#### GIVEN INSTRUCTION:
Answer with the number of lines in the listing below that contain the word "shown", and nothing else.

#### EXTRACTED RECORDS:

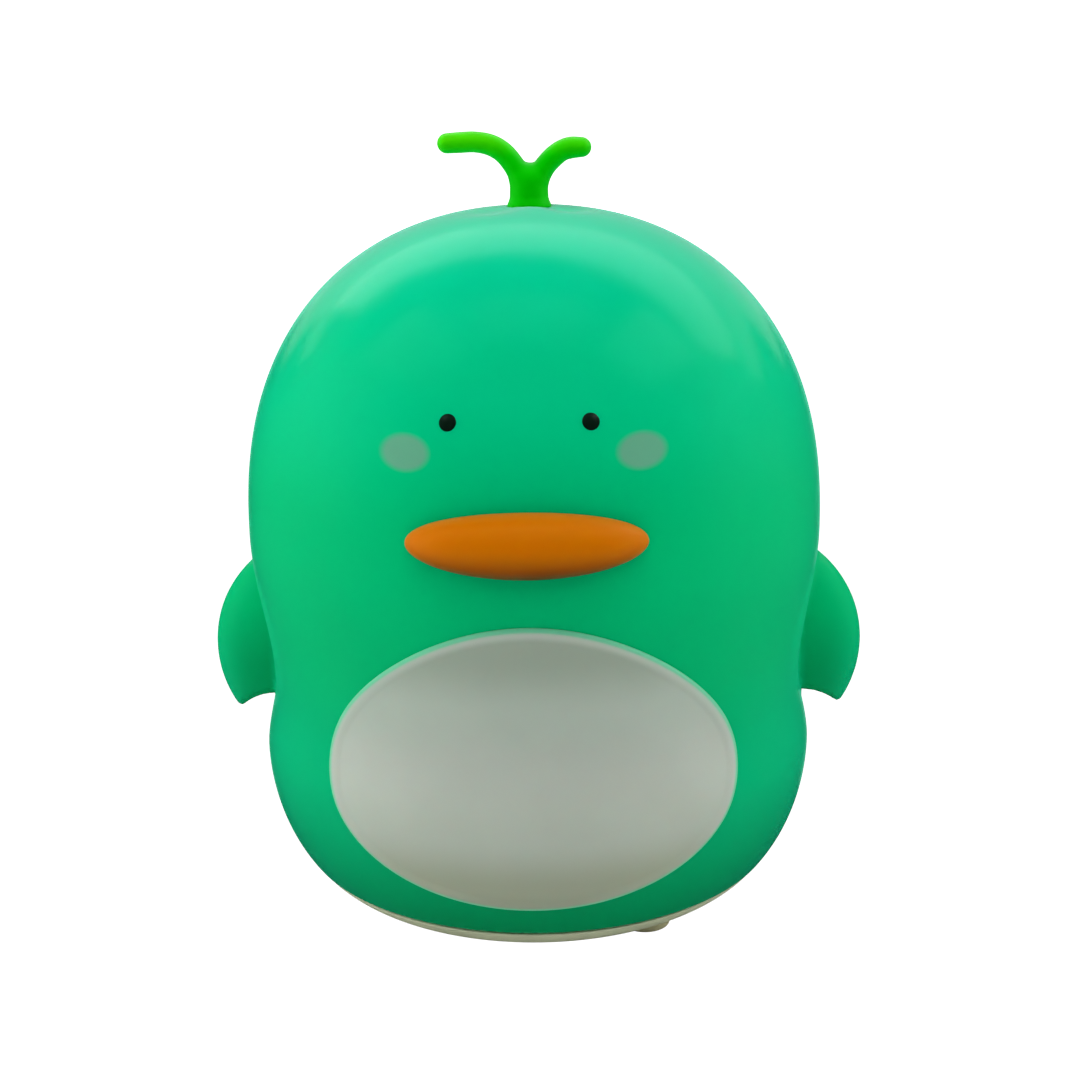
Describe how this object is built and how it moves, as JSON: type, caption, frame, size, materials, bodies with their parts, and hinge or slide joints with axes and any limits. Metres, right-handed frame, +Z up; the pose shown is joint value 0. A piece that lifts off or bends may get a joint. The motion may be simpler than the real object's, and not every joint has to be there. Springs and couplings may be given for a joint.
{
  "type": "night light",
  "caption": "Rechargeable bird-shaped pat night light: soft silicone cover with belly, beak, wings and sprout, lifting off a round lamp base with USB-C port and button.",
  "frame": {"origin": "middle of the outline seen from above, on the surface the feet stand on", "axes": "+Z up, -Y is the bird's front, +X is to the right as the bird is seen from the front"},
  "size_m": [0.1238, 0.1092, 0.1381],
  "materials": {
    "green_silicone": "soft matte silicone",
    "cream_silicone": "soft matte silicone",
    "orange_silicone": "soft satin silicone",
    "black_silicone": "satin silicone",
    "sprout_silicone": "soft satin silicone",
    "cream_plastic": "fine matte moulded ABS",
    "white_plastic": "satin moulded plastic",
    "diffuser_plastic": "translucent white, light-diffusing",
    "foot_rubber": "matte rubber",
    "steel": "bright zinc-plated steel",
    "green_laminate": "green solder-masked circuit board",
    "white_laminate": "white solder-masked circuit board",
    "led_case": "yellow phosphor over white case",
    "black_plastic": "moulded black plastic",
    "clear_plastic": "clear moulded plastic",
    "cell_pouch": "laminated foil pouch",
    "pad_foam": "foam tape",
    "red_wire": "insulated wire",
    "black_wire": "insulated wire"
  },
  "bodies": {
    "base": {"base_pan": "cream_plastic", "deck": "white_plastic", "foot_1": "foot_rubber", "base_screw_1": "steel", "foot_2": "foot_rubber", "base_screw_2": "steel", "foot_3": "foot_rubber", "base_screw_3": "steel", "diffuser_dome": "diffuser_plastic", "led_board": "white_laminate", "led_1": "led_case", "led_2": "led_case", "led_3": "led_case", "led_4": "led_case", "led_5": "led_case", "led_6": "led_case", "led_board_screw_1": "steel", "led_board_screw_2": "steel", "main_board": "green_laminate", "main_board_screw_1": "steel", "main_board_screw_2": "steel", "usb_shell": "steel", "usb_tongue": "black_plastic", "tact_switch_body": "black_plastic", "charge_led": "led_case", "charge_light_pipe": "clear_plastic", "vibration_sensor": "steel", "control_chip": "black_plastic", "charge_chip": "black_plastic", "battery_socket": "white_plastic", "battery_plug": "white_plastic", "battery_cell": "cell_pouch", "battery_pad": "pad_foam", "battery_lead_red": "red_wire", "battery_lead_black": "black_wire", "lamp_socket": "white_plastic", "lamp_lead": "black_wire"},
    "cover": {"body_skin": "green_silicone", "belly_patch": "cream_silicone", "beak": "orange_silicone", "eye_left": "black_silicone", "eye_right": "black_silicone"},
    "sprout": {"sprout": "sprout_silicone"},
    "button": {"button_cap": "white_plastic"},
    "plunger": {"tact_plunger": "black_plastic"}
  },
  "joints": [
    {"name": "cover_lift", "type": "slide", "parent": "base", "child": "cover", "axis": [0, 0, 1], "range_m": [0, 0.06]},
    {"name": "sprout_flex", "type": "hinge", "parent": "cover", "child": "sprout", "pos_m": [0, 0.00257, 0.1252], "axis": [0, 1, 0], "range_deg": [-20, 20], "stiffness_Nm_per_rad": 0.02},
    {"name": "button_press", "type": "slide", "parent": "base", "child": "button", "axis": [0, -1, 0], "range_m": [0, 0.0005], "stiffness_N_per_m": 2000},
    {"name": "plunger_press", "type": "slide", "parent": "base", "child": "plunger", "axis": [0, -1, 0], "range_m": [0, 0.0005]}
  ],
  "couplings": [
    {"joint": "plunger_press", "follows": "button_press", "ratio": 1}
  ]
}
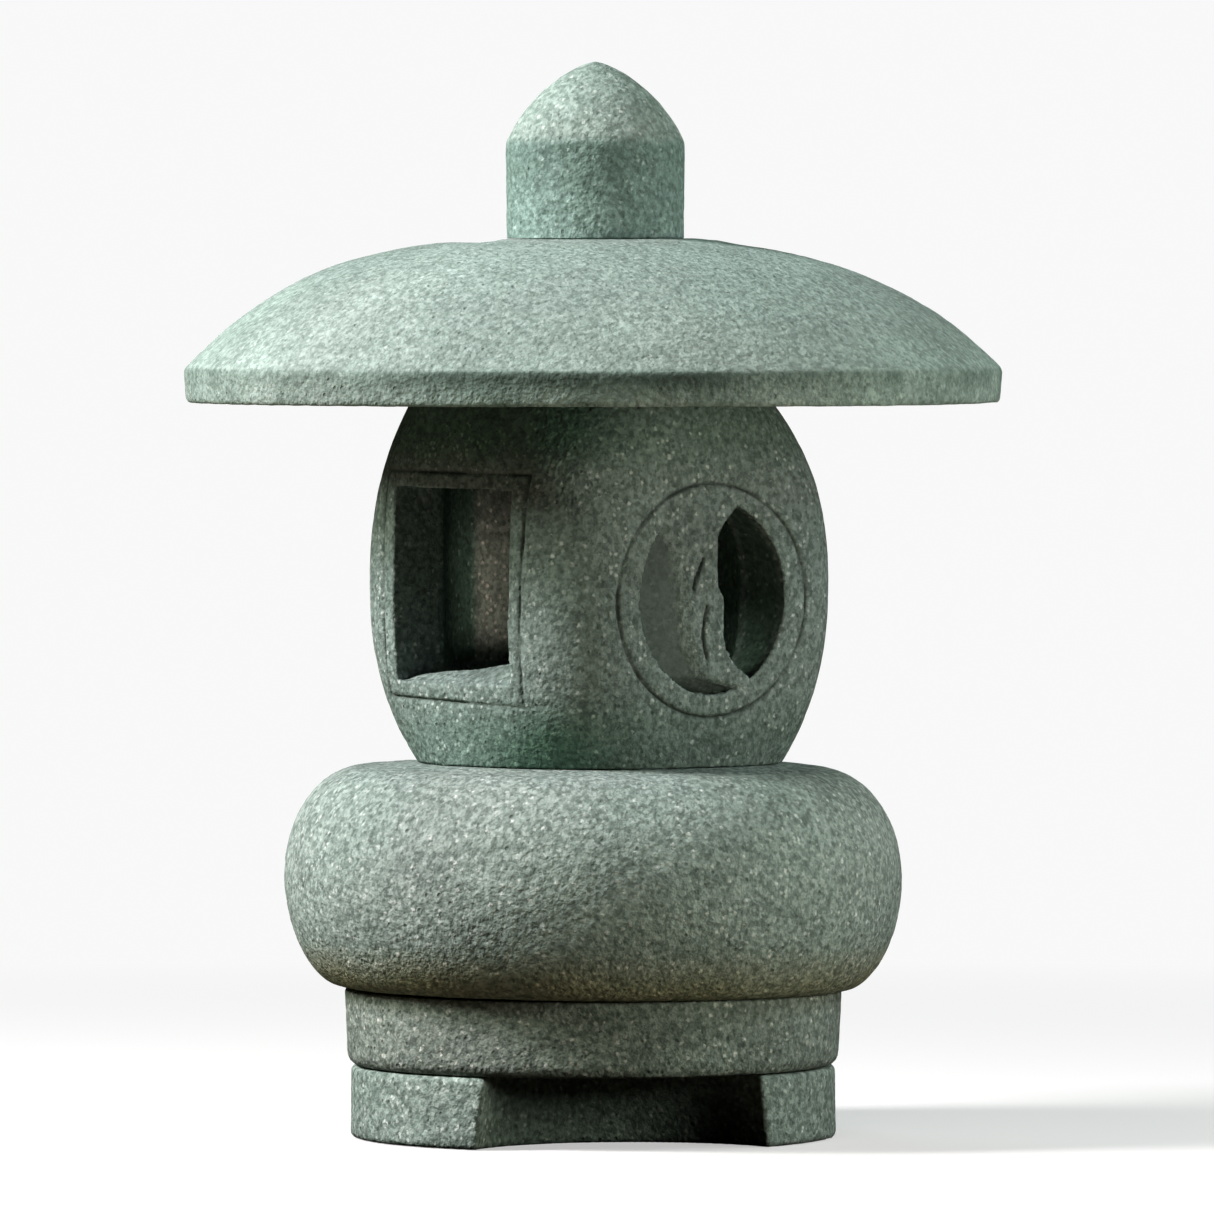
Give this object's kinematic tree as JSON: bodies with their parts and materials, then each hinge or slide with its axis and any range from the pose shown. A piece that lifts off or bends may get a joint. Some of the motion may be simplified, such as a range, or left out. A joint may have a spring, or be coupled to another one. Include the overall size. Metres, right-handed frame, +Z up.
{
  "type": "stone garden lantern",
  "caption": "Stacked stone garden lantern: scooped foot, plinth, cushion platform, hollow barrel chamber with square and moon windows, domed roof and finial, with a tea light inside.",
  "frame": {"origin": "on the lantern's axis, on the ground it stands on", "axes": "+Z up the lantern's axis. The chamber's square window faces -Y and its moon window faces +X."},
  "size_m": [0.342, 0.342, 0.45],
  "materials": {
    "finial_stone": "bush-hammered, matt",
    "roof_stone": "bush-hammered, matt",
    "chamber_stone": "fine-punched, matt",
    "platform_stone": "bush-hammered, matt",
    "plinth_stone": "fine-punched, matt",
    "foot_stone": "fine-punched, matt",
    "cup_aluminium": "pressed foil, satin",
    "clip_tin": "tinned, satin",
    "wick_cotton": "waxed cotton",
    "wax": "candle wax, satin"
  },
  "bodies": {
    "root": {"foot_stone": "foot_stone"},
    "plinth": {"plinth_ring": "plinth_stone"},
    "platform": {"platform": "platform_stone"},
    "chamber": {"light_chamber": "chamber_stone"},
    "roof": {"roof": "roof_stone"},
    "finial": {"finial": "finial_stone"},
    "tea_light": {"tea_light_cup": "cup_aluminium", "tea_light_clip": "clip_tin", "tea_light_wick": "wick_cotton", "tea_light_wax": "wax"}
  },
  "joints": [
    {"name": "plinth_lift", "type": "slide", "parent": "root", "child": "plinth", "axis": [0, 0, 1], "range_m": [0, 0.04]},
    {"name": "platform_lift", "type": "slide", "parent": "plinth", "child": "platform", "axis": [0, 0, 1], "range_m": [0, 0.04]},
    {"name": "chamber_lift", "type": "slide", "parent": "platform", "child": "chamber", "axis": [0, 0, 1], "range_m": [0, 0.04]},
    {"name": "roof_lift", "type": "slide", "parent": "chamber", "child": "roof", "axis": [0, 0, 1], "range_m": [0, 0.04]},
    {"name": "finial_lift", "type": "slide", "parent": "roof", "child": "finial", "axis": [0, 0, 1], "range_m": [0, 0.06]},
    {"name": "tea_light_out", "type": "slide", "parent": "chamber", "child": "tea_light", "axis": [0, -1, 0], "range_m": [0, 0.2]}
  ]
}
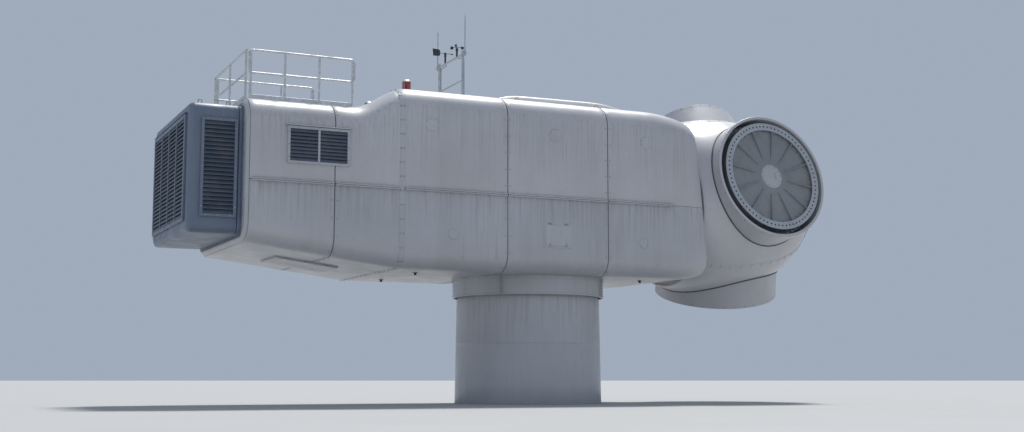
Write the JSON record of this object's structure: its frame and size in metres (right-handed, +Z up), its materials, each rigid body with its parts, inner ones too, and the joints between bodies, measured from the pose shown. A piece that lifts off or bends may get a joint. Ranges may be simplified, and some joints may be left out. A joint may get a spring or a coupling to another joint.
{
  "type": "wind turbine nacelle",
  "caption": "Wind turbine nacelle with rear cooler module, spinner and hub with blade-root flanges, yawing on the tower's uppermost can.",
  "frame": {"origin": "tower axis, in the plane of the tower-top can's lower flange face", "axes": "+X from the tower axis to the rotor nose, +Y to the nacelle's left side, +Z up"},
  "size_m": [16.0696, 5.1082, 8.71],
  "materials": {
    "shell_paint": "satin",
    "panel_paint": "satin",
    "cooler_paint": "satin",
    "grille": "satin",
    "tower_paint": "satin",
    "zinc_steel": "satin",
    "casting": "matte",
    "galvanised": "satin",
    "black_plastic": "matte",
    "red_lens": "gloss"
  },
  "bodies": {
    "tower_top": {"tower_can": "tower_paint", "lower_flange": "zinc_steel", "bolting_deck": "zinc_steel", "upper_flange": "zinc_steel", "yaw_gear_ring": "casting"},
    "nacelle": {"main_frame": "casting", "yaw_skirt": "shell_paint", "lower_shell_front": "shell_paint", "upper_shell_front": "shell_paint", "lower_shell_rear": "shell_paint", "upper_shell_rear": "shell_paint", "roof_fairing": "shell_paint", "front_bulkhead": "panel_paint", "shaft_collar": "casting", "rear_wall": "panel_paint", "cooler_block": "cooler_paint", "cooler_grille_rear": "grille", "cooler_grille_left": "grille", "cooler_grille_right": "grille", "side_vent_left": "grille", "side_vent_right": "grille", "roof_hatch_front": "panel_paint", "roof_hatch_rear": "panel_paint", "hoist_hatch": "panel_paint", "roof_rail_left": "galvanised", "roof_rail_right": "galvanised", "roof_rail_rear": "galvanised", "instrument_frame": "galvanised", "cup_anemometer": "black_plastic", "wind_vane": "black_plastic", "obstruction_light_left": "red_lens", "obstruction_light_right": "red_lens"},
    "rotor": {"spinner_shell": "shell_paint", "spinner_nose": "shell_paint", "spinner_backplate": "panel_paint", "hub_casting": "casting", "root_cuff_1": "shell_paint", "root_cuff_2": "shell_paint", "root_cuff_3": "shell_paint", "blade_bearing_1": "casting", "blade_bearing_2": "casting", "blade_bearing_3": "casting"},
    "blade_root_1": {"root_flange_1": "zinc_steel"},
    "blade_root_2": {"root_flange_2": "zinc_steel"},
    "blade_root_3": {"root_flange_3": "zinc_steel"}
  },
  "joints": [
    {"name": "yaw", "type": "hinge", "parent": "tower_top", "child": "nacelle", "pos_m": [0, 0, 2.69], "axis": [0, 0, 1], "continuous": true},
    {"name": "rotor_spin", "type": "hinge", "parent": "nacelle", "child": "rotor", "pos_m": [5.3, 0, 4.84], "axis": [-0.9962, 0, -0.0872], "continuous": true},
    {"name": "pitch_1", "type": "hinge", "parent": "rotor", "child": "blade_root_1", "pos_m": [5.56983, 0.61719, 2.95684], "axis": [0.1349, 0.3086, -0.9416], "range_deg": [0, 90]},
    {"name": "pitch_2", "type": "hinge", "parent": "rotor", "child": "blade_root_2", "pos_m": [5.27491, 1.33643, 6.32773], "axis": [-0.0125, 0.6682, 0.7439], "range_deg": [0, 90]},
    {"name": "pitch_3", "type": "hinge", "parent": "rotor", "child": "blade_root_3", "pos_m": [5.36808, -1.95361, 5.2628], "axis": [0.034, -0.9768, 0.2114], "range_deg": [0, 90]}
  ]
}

#### COMPLETE RESPONSE:
3